Add him to a list of players who have been injured in punch-ups this year – New York's Ryan Callahan, Montreal's Rene Bourque (probably), Toronto/Edmonton's Mike Brown, Philly's Tye McGinn, Boston's Shawn Thornton. This list is not exhaustive.

But hey, at least fights fire up the crowd right?

From the Toronto Star's Dave Feschuk at Air Canada Centre on Wednesday, via Twitter: So much for the theory that fights energize a building. Few minutes after McLaren KO's Dziurzynski, ACC crowd is, as usual, out cold.

But hey, at least fights swing momentum, right?

That must be why the Leafs put the screws to Ottawa and immediately scored. If by immediately you mean six minutes later, and if by "put the screws" you mean "were handily outshot."

"If anything a fight like that deflates both teams . . . it's scary, man," Smith told reporters after the game.

Yes, the Leafs did score on a whiff-and-deflection about 90 seconds after Chris Neil and Colton Orr dropped the gloves, but there was no discernible advantage for either team after McLaren felled Dziurzynski, who has fought six times in the minors but was in his first NHL scrap.

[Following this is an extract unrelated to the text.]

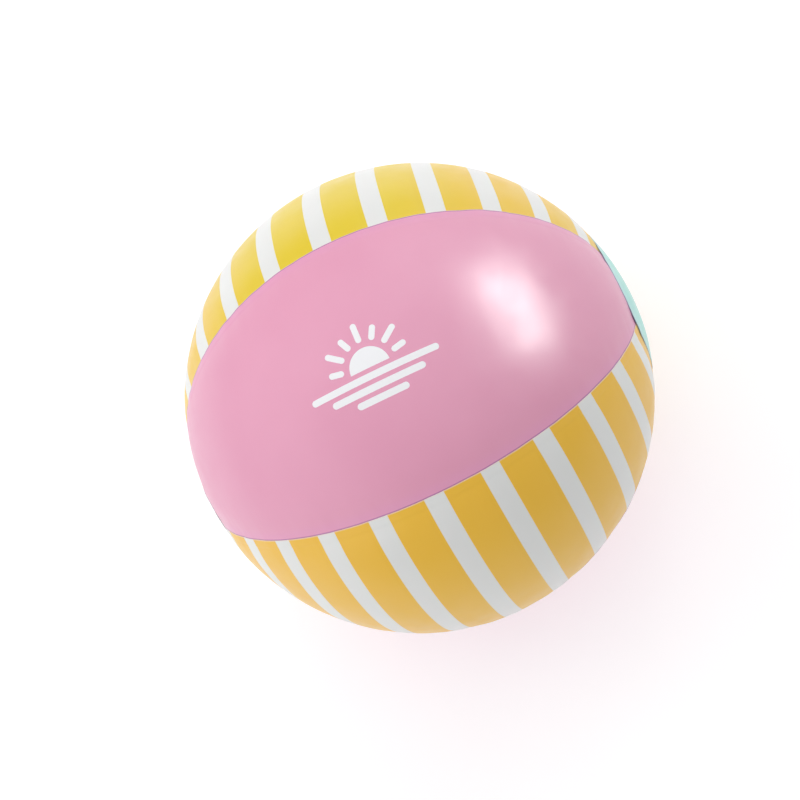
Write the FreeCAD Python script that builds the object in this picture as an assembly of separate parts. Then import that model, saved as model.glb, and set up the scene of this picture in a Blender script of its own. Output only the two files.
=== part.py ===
import FreeCAD, Part
import math
import os
from FreeCAD import Vector

# Inflatable beach ball. Six gores of thin film are lap welded edge to edge, a round cap is
# welded over each pole, and one cap carries a push-in inflation valve with a hinged plug.
# Frame: origin at the ball's centre, X through both poles with the valve at -X, and +Z
# through the middle of the first gore. Millimetres.

# ---- driving dimensions: envelope ----
ball_diameter = 325.0       # outside, fully inflated
film = 0.3                  # wall of every gore and cap
gore_count = 6
cap_across = 105.0          # straight across the cap's edge
weld_lap = 5.0              # film under its neighbour at a weld
joggle = 1.5                # film doubled on the near side of a weld line
lip_gap = 1.0               # between a side lip's end and the cap's weld
lip_blank = 4.0             # width of the blank that a side lip is cut from, in lips

# ---- driving dimensions: valve ----
bore_radius = 4.0           # takes a pump's nozzle
stem_wall = 1.8
seat_step = 0.2             # the bore's wider mouth, for the plug
stem_travel = 12.0          # how far the stem pulls out
roll_slack = 1.2            # cup of the web that is left at full pull
tail_length = 4.0           # stem inboard of the web's foot
web_wall = 0.5
flange_wall = 0.6
flange_width = 6.7          # weld face of the flange, out from the web
head_depth = 1.7            # from the ball's surface to under the plug's head
head_overhang = 0.4         # plug's head past the stem's mouth
shank_length = 5.0
knuckle_radius = 0.6        # round end of the plug's strap, on its hinge
hinge_reach = 1.3           # from the head's edge out to the hinge
strap_width = 3.6
strap_wall = 0.7
lug_width = 4.4
lug_wall = 1.2
tab_length = 2.6            # finger tab of the plug, past the head's edge
tab_width = 5.0
tab_wall = 0.8
flap_wall = 0.5             # check flap at the stem's inner end
flap_cover = 0.9            # flap past the bore's wall
root = 1.0                  # how far an added feature reaches into what carries it

# ---- fits ----
face_gap = 0.15             # between faces that meet but move apart
web_gap = 0.15              # between the web's foot and the stem
web_step = 0.2              # between the web's rim and the cap's hole
knuckle_gap = 0.1           # between a knuckle and what it turns beside
plug_gap = 0.3              # between the plug's shank and its seat
swing_gap = 0.4             # between the shank's tip and the seat as the plug swings out
seat_gap = 1.0              # between the shank's tip and the narrow bore
finger_room = 2.4           # between the hinge and the cap's hole
foot_room = 2.2             # between the stem and the web's deep end

# ---- worked out ----
ball_radius = ball_diameter / 2
cap_angle = math.asin(cap_across / 2 / ball_radius)
lap_angle = weld_lap / ball_radius
joggle_angle = joggle / ball_radius
gore_angle = 360.0 / gore_count
stem_radius = bore_radius + stem_wall
seat_radius = bore_radius + seat_step
head_radius = stem_radius + head_overhang
shank_radius = seat_radius - plug_gap
hinge_offset = head_radius + hinge_reach
cap_hole_radius = hinge_offset + knuckle_radius + finger_room
web_radius = cap_hole_radius - web_step
web_foot_radius = stem_radius + foot_room
flange_radius = web_radius + flange_width
stem_top = head_depth + face_gap
hinge_depth = stem_top - knuckle_radius + knuckle_gap
shank_end = head_depth + shank_length
seat_end = shank_end + seat_gap
web_top = film + ball_radius - math.sqrt(ball_radius ** 2 - web_radius ** 2)
web_foot = web_top + stem_travel + roll_slack
stem_end = web_foot + tail_length
axis_x = Vector(1, 0, 0)
centre = Vector(0, 0, 0)


def at(radius, angle):
    """Point of the XZ plane at a radius, and an angle in radians from the +X pole."""
    return Vector(radius * math.cos(angle), 0, radius * math.sin(angle))


def arc(radius, start, end):
    """Edge round the ball's centre in the XZ plane."""
    return Part.Arc(at(radius, start), at(radius, (start + end) / 2), at(radius, end)).toShape()


def line(start, end):
    return Part.LineSegment(start, end).toShape()


def turned(edges, angle=360.0):
    """Solid swept by a closed outline of the XZ plane round the pole axis."""
    return Part.Face(Part.Wire(edges)).revolve(centre, axis_x, angle)


def turn(shape, degrees):
    shape.rotate(centre, axis_x, degrees)
    return shape


def deep(depth, radius):
    """Point of the XZ plane at a depth below the valve pole, and a radius from the axis."""
    return Vector(depth - ball_radius, 0, radius)


def valve_ring(points):
    """Solid turned from straight lines, each point a depth and a radius."""
    corners = [deep(*p) for p in points]
    return turned([line(a, b) for a, b in zip(corners, corners[1:] + corners[:1])])


def valve_block(depths, widths, heights):
    """Box by its lowest and highest depth, Y and Z."""
    size = [high - low for low, high in (depths, widths, heights)]
    corner = Vector(depths[0] - ball_radius, widths[0], heights[0])
    return Part.makeBox(*size, corner)


def valve_rod(radius, width, depth, height):
    """Round rod along Y, centred on it, for a hinge."""
    start = Vector(depth - ball_radius, -width / 2, height)
    return Part.makeCylinder(radius, width, start, Vector(0, 1, 0))


def gore(index):
    """One film panel: a slice of the sphere from cap to cap, with a lip stepped down by one
    film under each cap and along the side that its neighbour overlaps."""
    outer, middle, inner = ball_radius, ball_radius - film, ball_radius - 2 * film
    low, high = cap_angle, math.pi - cap_angle
    near, far = low + joggle_angle, high - joggle_angle
    tip, tail = low - lap_angle, high + lap_angle
    slice_ = turned([
        arc(outer, low, high),
        line(at(outer, high), at(middle, high)),
        arc(middle, high, tail),
        line(at(middle, tail), at(inner, tail)),
        arc(inner, tail, far),
        line(at(inner, far), at(middle, far)),
        arc(middle, far, near),
        line(at(middle, near), at(inner, near)),
        arc(inner, near, tip),
        line(at(inner, tip), at(middle, tip)),
        arc(middle, tip, low),
        line(at(middle, low), at(outer, low)),
    ], gore_angle)
    turn(slice_, -gore_angle / 2)
    start = near + lip_gap / ball_radius
    end = math.pi - start
    reach = lip_blank * math.degrees(lap_angle) / math.sin(start)
    band = turned([
        arc(middle, start, end),
        line(at(middle, end), at(inner, end)),
        arc(inner, end, start),
        line(at(inner, start), at(middle, start)),
    ], 2 * reach)
    turn(band, -reach)
    strip = Part.makeBox(2 * ball_radius, weld_lap + joggle, ball_radius,
                         Vector(-ball_radius, -weld_lap, 0))
    lip = turn(band.common(strip), gore_angle / 2)
    return turn(slice_.fuse(lip).removeSplitter(), index * gore_angle)


def plain_cap():
    """Round film disc over the ends of the gores at +X."""
    outer, inner = ball_radius, ball_radius - film
    return turned([
        arc(outer, 0, cap_angle),
        line(at(outer, cap_angle), at(inner, cap_angle)),
        arc(inner, cap_angle, 0),
        line(at(inner, 0), at(outer, 0)),
    ])


def ring_cap(outer, wall, hole_radius, edge_angle):
    """Spherical washer round the valve's axis at -X, its hole straight along the axis."""
    inner = outer - wall
    edge = math.pi - edge_angle
    outer_hole = math.pi - math.asin(hole_radius / outer)
    inner_hole = math.pi - math.asin(hole_radius / inner)
    return turned([
        arc(outer, edge, outer_hole),
        line(at(outer, outer_hole), at(inner, inner_hole)),
        arc(inner, inner_hole, edge),
        line(at(inner, edge), at(outer, edge)),
    ])


def valve_cap():
    return ring_cap(ball_radius, film, cap_hole_radius, cap_angle)


def valve_flange():
    """Moulded washer, welded to the inside of the valve cap."""
    outer = ball_radius - film
    return ring_cap(outer, flange_wall, web_radius, math.asin(flange_radius / outer))


def valve_web():
    """Thin cup from the flange's hole down to the stem. It rolls out as the stem is pulled."""
    floor = web_foot - web_wall
    return valve_ring([
        (web_top, web_radius),
        (web_foot, web_foot_radius),
        (web_foot, stem_radius + web_gap),
        (floor, stem_radius + web_gap),
        (floor, web_foot_radius - web_wall),
        (web_top, web_radius - web_wall),
    ])


def valve_stem():
    """Tube with a stepped bore. A lug at its mouth holds the plug's hinge, and one at its
    inner end holds the flap's."""
    tube = valve_ring([
        (stem_top, seat_radius),
        (stem_top, stem_radius),
        (stem_end, stem_radius),
        (stem_end, bore_radius),
        (seat_end, bore_radius),
        (seat_end, seat_radius),
    ])
    lug_top = hinge_depth + knuckle_radius + knuckle_gap
    lug = valve_block((lug_top, lug_top + lug_wall), (-lug_width / 2, lug_width / 2),
                      (stem_radius - root, hinge_offset + knuckle_radius))
    return tube.fuse(lug).removeSplitter()


def valve_plug():
    """Stopper with a tapered shank, a finger tab, and the strap that it hinges on. Its top
    follows the ball's own curve, so it lies flush, and its shank tapers by what it needs to
    swing clear of the seat."""
    swing = hinge_offset + seat_radius - swing_gap
    tip_radius = math.sqrt(swing ** 2 - (shank_end - hinge_depth) ** 2) - hinge_offset
    rim = math.pi - math.asin(head_radius / ball_radius)
    head = turned([
        arc(ball_radius, rim, math.pi),
        line(at(ball_radius, math.pi), deep(head_depth, 0)),
        line(deep(head_depth, 0), deep(head_depth, head_radius)),
        line(deep(head_depth, head_radius), at(ball_radius, rim)),
    ])
    shank = valve_ring([
        (head_depth, 0),
        (head_depth, shank_radius),
        (shank_end, tip_radius),
        (shank_end, 0),
    ])
    half = strap_width / 2
    strap = valve_block((hinge_depth - strap_wall / 2, hinge_depth + strap_wall / 2),
                        (-half, half), (head_radius - root, hinge_offset))
    knuckle = valve_rod(knuckle_radius, strap_width, hinge_depth, hinge_offset)
    tab = valve_block((head_depth - tab_wall, head_depth), (-tab_width / 2, tab_width / 2),
                      (-head_radius - tab_length, -head_radius + root))
    return head.multiFuse([shank, strap, knuckle, tab]).removeSplitter()


def valve_flap():
    """Check flap: a disc over the stem's inner end, on a round edge that it swings on."""
    top = stem_end + face_gap
    radius = bore_radius + flap_cover
    disc = Part.makeCylinder(radius, flap_wall, deep(top, 0), axis_x)
    half = strap_width / 2
    tongue = valve_block((top, top + flap_wall), (-half, half), (0, radius))
    knuckle = valve_rod(flap_wall / 2, strap_width, top + flap_wall / 2, radius)
    return disc.multiFuse([tongue, knuckle]).removeSplitter()


os.makedirs("parts", exist_ok=True)
pieces = {
    "end_cap_plain": plain_cap(),
    "end_cap_valve": valve_cap(),
    "valve_flange": valve_flange(),
    "valve_web": valve_web(),
    "valve_stem": valve_stem(),
    "valve_plug": valve_plug(),
    "valve_flap": valve_flap(),
}
for index in range(gore_count):
    kind = "striped" if index % 2 else "pink"
    pieces[f"panel_{kind}_{index // 2 + 1}"] = gore(index)
for node, shape in pieces.items():
    shape.exportStep(f"parts/{node}.step")
    print(f"{node}: {len(shape.Solids)} solid, {shape.Volume:.1f} mm3, valid {shape.isValid()}")
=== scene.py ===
import math

import bmesh
import bpy
from mathutils import Matrix, Vector


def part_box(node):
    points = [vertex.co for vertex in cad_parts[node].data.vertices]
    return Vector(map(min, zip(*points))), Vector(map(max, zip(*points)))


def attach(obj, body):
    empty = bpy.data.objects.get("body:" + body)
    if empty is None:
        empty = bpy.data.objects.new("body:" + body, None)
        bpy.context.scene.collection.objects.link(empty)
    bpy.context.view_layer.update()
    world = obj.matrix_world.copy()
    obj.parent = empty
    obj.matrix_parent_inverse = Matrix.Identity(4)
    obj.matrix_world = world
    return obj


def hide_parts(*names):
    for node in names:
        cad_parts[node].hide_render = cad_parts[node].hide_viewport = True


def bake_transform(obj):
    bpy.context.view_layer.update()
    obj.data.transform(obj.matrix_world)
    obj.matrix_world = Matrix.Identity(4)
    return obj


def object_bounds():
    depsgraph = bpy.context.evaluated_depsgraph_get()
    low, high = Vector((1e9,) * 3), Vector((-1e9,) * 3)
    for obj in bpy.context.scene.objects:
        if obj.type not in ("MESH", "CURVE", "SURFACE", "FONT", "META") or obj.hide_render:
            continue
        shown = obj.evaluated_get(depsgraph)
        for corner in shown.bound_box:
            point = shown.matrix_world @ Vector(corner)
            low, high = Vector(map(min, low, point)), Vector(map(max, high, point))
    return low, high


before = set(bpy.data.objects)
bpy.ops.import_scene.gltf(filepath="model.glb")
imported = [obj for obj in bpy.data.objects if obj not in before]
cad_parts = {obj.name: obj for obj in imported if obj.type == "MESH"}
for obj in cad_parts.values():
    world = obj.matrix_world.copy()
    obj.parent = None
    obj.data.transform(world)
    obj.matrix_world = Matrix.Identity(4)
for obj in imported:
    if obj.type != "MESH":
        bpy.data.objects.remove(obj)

cad_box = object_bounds()
ball_radius = cad_box[1][0]

# ---- Stage: floor, studio lights and camera ----
# The ball stands on a plain pale floor in soft light. The camera looks down on it, rolled so
# that the pole axis rises to the right. Directions here are right, up and towards the camera.
pole_rise = math.radians(25.56)
pole_tilt = math.radians(6.33)
gore_turn = math.radians(-10.97)
camera_distance = 4.6 * ball_radius

pole = Vector((math.cos(pole_tilt) * math.cos(pole_rise),
               math.cos(pole_tilt) * math.sin(pole_rise), math.sin(pole_tilt)))
facing = (Vector((0, 0, 1)) - pole * math.sin(pole_tilt)).normalized()
front = Matrix.Rotation(gore_turn, 3, pole) @ facing
row_from_view = Matrix((pole, front.cross(pole), front))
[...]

None of which will change anyone's attitude toward fighting, and that's a problem.

Toronto coach Randy Carlyle is a fan of tough guys – imagine how good the Leafs could be if they had actual hockey players among their bottom six forwards – and steadfastly insists fighting is part of the game.

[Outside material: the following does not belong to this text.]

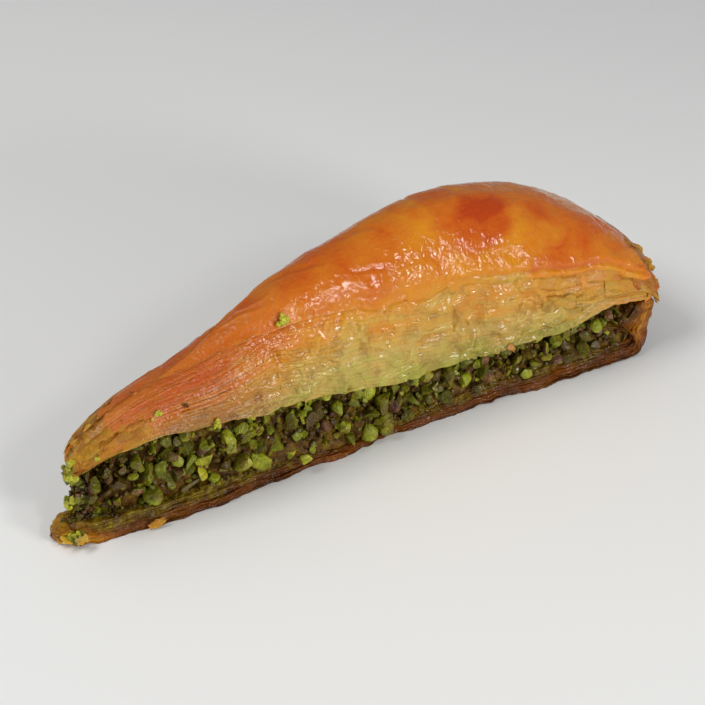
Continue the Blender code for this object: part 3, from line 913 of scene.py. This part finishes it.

In this, he is absolutely correct.

It is part of the game, what isn't clear is that incidents like Wednesday's serve any purpose, other than providing a livelihood to marginal players and indulging the meathead element in the stands.

Statistics compiled by hockeyfights.com suggest fisticuffs are way up this year relative to the past two seasons, nearly 41 per cent of games this season has featured at least one fight.

I've asked several players over the past couple of weeks why that is, and they mostly answer the same thing: shorter schedule means more intensity, more intensity means more scraps.

Except two hulking guys going after each other basically from the opening faceoff has nothing to do with intensity, it has to do with intimidation, specifically wanting to create some.

It bears mentioning at this point only half of the top fighting 10 teams find themselves in a playoff position – the Leafs and Columbus Blue Jackets are runaway leaders in the fight stakes.

Is that really the company Toronto wants to keep?

Hockey has always been a violent game, and when emotions boil over in other sports – rugby, football, baseball – punches are often thrown.

But in other sports such things are sanctioned with more than five minutes in the box.

In a day and age where owners are investing so much money in players – and where so much attention is being paid to head injuries – it makes no sense to risk catastrophic injury because of things like refusing to wear a visor or hopping over the boards with a boxer's intent.

Sometimes tough men need to be protected from themselves, it would be nice if the league and its owners felt that way.